Mechanics That Actually Work
Points for Meaningful Activity
Award points for actions that matter to your culture: thanking a colleague, proposing an idea, helping a new hire, sharing knowledge. Important: points should be earned for quality actions, not quantity. "Thanked 10 colleagues in 5 minutes" is not what you want to incentivize.
Badges and Achievements
Badges work as visual recognition. "Mentor" — for helping 5 new hires. "Idea Generator" — for 10 approved ideas. "Culture Ambassador" — for 50 kudos sent. Badge collecting taps into the desire for achievement and social status.
Team Challenges
Team goals over individual competitions — that's the key to healthy gamification. "Engineering team: collect 100 kudos this month." "Marketing: submit 20 product improvement ideas." Teams compete with each other, but within each team it's collaboration, not rivalry.
Progress and Levels
Visualizing progress is a powerful motivator. A new hire onboarding bar: "You're 60% settled in." Participation levels: from "Newcomer" to "Legend." People want to see how their individual actions add up to a bigger picture.
Mistakes to Avoid
Individual Rankings
A public "Employee of the Month" leaderboard demotivates 95% of the team and creates unhealthy competition. Instead, use leaderboards that show how many positive actions each team has taken, not each individual.
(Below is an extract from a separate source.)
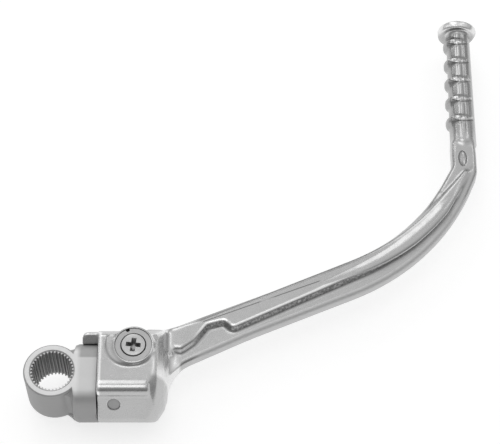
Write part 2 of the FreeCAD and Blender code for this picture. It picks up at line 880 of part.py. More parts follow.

Tying Gamification to KPIs
Gamification tied to performance metrics turns into a surveillance system. Points for "number of tickets closed" will push employees to chase numbers rather than quality. Gamify culture and interaction — not productivity.
Material Rewards as the Only Motivator
If the only reason to participate in gamification is to win a prize, the system only works while there's budget for prizes. Intrinsic motivation (recognition, status, mastery, belonging) is far more durable. Material rewards should be a pleasant addition, not the goal.
How to Implement Gamification: A Step-by-Step Plan
Start small: choose one specific area (e.g., recognition culture), identify 2–3 behaviors you want to encourage, and run a pilot with one team. After a month, gather feedback, adjust the mechanics, then scale to the whole company.
Important: don't launch all mechanics at once. Gamification overload is just as exhausting as none at all. Add new elements gradually as the team adapts to the previous ones.